(Stored data entries)
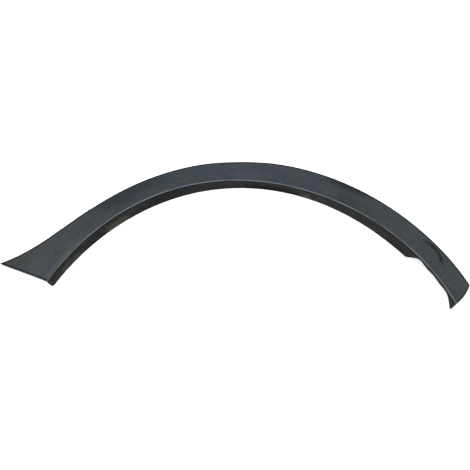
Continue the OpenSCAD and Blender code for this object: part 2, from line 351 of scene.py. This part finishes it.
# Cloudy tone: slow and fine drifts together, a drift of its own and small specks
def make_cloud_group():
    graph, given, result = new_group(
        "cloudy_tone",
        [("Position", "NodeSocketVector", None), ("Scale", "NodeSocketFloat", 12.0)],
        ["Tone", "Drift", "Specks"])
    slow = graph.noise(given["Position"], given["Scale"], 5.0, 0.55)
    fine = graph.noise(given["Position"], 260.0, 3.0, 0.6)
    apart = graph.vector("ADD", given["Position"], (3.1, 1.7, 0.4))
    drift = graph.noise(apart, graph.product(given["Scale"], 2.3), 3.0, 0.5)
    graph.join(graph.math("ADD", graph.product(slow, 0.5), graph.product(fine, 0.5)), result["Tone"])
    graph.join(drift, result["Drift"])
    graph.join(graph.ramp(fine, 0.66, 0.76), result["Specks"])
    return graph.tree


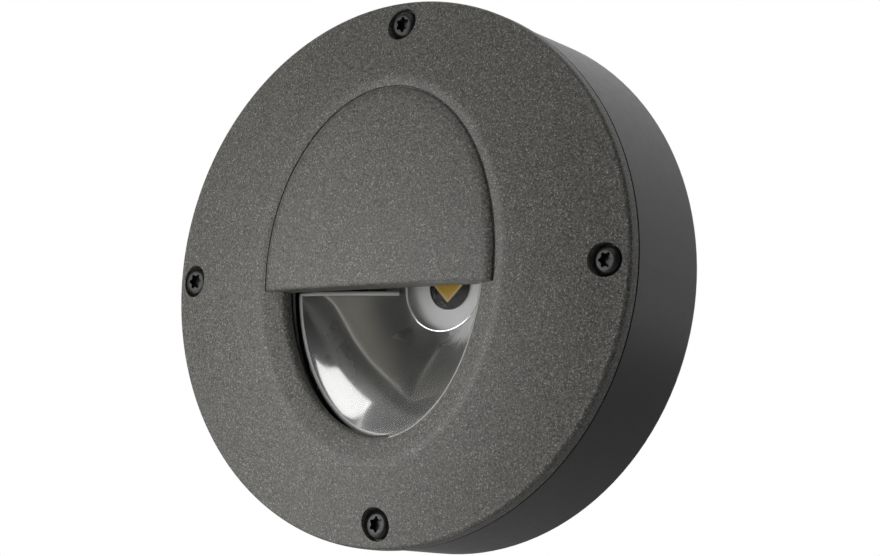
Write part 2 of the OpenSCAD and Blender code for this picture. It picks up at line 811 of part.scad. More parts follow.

(Required task)
Extract all of the data shown above without alteration.

(The answer)
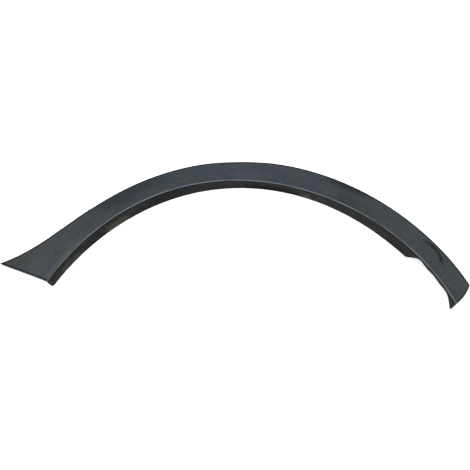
Continue the OpenSCAD and Blender code for this object: part 2, from line 351 of scene.py. This part finishes it.
# Cloudy tone: slow and fine drifts together, a drift of its own and small specks
def make_cloud_group():
    graph, given, result = new_group(
        "cloudy_tone",
        [("Position", "NodeSocketVector", None), ("Scale", "NodeSocketFloat", 12.0)],
        ["Tone", "Drift", "Specks"])
    slow = graph.noise(given["Position"], given["Scale"], 5.0, 0.55)
    fine = graph.noise(given["Position"], 260.0, 3.0, 0.6)
    apart = graph.vector("ADD", given["Position"], (3.1, 1.7, 0.4))
    drift = graph.noise(apart, graph.product(given["Scale"], 2.3), 3.0, 0.5)
    graph.join(graph.math("ADD", graph.product(slow, 0.5), graph.product(fine, 0.5)), result["Tone"])
    graph.join(drift, result["Drift"])
    graph.join(graph.ramp(fine, 0.66, 0.76), result["Specks"])
    return graph.tree


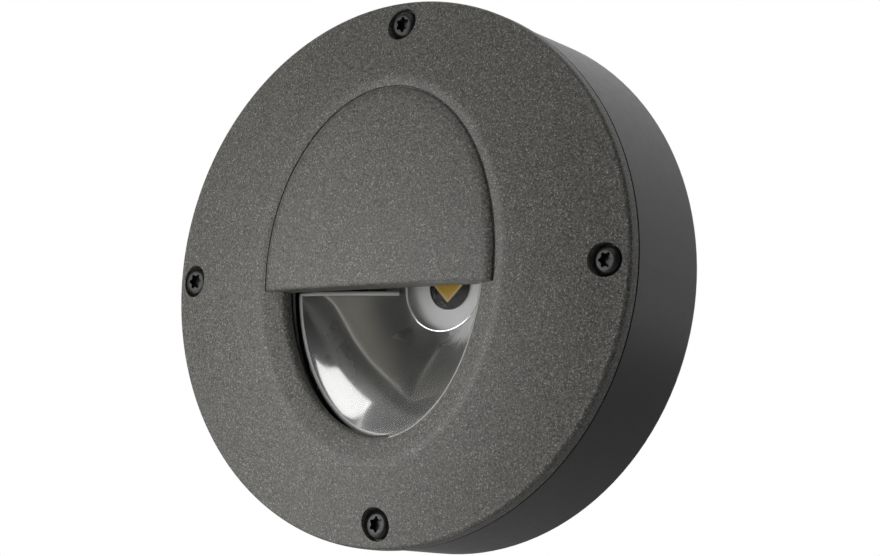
Write part 2 of the OpenSCAD and Blender code for this picture. It picks up at line 811 of part.scad. More parts follow.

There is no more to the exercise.